The answers tell you more about whether the partnership will work than any amount of pitch deck or past project showreel.
Then internally, ask whether your own organisation is set up to make the partnership work. Is the CSR team continuity strong enough that the partnership survives a transition. Is leadership genuinely interested in employee engagement or only in engagement photographs. Are reporting expectations aligned with finance, BRSR, and audit before the partnership begins.
If any of these answers is unclear, fix it before the partnership starts. Not after.
What implementation partners need to do differently
If you run an NGO, social enterprise, or implementation organisation, the inverse questions matter.
Are you anchoring the partnership to multiple people inside the company, not just the CSR head you happen to know. Are you setting reporting expectations explicitly in the first month, not at the end of the year. Are you treating documentation as central, not peripheral. Are you helping the CSR team see how this work could compound across three years, not just deliver this year.
The implementation partners that grow over a decade in Indian CSR are the ones that take responsibility for the partnership infrastructure, not just the project execution. The ones that stay small are the ones that wait for the corporate side to provide all the strategic clarity.
The clarity that compounds
The Indian CSR sector is now mature enough that the underlying patterns are visible. Both sides have done enough partnerships to know what works. What is missing is the willingness to talk about it operationally, in plain language, before the partnership starts.
When both sides come into the first conversation honest about what good partnership looks like and what bad partnership looks like, the work becomes simpler. The documentation gets done properly. The reporting matches the disclosure needs. The engagement is what it claims to be. The three-year arc actually exists.

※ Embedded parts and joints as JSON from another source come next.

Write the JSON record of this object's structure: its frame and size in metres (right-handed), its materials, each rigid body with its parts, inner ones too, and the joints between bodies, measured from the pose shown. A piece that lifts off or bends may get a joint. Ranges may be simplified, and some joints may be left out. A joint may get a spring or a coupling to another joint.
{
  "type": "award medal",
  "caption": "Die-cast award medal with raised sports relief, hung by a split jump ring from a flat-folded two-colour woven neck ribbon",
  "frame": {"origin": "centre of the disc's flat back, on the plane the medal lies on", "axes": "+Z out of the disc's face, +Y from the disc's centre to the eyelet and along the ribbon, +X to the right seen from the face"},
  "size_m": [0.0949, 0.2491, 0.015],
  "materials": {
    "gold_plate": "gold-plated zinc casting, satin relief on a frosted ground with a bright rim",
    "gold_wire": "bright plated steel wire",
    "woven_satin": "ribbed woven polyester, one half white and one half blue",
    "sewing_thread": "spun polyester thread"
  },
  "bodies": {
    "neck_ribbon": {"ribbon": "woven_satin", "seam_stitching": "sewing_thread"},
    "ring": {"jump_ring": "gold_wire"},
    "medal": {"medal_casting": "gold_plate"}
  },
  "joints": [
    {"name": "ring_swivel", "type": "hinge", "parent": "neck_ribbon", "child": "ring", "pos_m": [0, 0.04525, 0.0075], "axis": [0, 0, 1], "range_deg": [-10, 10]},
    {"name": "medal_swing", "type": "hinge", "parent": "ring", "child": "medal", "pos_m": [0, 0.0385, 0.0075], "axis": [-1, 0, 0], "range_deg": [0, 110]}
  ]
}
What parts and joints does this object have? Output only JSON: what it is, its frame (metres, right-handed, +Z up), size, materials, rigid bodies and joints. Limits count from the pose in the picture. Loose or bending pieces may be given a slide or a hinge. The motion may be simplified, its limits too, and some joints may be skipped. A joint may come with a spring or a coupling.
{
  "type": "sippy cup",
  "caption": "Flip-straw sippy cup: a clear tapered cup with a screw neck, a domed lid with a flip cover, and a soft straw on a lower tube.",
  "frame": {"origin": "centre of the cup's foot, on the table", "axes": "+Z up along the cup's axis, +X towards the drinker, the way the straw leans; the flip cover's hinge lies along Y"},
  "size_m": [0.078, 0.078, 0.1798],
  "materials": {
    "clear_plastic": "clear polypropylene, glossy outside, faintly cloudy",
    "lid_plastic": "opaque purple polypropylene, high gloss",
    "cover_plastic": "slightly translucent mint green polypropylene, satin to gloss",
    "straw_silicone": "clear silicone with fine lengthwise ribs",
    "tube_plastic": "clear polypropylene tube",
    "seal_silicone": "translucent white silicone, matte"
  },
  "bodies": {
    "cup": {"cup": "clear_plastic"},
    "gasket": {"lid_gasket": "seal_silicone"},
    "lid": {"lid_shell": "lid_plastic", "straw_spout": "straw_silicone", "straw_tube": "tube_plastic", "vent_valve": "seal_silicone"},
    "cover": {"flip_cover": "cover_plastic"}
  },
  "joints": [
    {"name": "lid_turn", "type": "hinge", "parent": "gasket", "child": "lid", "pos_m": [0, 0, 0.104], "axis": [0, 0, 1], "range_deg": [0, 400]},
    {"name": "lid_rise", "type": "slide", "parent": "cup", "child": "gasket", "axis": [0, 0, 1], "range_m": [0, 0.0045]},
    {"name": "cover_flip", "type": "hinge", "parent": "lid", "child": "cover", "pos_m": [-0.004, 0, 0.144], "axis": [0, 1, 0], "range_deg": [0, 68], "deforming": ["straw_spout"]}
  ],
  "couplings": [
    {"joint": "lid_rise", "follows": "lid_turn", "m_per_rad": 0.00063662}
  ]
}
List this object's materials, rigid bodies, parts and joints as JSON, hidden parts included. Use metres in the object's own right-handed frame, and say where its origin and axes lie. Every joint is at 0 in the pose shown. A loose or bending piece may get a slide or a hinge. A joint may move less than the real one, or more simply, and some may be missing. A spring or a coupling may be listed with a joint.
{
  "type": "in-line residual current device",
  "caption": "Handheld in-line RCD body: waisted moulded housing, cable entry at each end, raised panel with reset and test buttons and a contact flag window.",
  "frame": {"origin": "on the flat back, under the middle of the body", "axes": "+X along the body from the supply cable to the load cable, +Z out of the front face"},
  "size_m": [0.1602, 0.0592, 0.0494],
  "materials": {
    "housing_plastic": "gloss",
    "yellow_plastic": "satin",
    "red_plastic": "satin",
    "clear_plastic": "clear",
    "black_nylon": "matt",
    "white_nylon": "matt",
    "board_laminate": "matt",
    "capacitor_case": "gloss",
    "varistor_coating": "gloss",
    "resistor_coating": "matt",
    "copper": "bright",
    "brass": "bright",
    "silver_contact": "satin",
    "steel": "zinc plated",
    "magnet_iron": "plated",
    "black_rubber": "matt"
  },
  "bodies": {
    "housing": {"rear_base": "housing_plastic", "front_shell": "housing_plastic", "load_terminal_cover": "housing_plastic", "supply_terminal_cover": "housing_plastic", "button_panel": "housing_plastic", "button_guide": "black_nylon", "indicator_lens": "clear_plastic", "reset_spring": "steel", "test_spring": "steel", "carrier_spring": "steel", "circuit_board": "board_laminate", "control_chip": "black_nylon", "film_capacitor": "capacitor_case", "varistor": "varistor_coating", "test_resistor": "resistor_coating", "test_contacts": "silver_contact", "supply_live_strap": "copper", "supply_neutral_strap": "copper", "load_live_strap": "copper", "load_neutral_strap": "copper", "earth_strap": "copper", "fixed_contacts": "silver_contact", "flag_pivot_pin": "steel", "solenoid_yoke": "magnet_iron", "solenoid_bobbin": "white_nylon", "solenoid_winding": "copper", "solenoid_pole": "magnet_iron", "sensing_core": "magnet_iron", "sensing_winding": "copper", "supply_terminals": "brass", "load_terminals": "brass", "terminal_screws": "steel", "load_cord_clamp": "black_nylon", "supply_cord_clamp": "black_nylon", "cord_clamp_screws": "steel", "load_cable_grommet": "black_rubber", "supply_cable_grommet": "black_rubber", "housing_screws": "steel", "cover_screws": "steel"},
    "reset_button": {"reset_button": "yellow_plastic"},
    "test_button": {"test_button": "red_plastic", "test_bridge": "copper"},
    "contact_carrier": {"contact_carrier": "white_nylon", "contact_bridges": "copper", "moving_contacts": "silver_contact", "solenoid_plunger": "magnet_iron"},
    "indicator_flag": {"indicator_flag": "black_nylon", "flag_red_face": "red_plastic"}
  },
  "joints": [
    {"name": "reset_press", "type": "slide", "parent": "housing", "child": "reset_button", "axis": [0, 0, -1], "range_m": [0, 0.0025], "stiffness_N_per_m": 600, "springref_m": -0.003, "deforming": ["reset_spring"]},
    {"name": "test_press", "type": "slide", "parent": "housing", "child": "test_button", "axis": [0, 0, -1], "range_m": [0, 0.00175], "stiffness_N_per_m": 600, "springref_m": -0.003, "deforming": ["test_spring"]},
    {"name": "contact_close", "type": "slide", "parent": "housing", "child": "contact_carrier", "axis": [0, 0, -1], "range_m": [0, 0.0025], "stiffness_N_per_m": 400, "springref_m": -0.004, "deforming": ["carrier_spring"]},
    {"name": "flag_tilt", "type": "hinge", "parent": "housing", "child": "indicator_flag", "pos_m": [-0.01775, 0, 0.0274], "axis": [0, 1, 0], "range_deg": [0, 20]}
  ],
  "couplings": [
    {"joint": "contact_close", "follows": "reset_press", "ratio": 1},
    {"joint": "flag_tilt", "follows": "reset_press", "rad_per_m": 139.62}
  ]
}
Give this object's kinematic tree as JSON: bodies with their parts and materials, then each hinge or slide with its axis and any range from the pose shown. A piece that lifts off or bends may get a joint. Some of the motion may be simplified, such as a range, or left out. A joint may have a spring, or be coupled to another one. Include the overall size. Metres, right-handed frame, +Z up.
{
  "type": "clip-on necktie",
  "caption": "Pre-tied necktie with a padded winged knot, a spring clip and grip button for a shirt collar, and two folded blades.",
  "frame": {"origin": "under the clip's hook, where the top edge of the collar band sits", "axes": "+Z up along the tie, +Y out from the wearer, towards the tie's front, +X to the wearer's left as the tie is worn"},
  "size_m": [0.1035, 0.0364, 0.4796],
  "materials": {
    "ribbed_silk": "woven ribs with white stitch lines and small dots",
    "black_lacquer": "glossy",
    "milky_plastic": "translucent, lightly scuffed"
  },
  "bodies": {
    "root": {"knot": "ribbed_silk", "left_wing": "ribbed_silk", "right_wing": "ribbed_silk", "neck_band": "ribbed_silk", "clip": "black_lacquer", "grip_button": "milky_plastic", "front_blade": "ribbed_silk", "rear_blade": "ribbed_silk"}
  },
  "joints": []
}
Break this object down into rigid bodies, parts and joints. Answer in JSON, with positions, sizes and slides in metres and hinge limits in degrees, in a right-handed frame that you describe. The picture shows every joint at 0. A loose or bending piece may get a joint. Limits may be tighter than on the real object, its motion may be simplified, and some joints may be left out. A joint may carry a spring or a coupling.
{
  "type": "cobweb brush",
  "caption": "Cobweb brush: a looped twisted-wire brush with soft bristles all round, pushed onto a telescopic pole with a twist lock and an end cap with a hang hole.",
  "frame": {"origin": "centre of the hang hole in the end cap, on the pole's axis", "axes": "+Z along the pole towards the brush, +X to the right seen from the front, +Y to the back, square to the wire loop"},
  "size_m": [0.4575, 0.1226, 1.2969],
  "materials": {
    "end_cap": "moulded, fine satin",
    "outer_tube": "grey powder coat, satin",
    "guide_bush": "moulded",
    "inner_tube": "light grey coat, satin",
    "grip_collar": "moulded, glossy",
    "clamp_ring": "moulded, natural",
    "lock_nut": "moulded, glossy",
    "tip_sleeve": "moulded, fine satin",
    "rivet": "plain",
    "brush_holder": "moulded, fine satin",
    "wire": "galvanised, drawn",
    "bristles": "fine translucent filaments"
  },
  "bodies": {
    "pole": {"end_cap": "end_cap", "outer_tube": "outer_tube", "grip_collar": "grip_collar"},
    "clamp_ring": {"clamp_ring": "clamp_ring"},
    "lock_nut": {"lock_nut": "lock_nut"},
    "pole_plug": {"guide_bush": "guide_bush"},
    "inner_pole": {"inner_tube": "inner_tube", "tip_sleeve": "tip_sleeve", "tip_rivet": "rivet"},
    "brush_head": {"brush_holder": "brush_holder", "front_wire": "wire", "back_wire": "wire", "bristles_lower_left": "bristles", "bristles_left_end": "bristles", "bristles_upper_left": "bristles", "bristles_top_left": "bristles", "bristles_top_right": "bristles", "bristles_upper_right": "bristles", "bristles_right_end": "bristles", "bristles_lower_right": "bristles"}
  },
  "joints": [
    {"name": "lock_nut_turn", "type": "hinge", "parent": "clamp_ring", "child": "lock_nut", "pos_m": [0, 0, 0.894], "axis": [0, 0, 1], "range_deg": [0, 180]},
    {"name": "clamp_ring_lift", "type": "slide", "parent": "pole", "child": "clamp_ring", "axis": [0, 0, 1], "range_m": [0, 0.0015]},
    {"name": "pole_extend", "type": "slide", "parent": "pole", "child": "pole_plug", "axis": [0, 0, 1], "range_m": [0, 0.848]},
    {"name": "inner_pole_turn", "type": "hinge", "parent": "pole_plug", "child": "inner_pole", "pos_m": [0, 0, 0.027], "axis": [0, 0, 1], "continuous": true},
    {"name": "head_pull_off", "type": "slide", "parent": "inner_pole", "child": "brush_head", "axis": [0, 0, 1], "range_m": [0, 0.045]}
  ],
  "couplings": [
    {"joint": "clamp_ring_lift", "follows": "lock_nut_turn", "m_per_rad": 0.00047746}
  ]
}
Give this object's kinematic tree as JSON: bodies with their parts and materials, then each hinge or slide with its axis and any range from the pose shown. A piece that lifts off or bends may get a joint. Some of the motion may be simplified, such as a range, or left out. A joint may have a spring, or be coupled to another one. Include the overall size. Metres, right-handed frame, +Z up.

When that clarity is missing, the partnership becomes a series of accommodations. Both sides try to make the relationship work in spite of the misalignment, until eventually one side decides it is not worth the effort.
The five things in this article are not a checklist. They are a description of what the partnerships I have seen succeed have in common. Every CSR head who has been in the sector long enough recognises the pattern when it is named. Every implementation partner who has been around long enough has learned the same lessons, often the hard way.
Naming the pattern publicly is the easiest way to stop both sides from learning it the hard way again.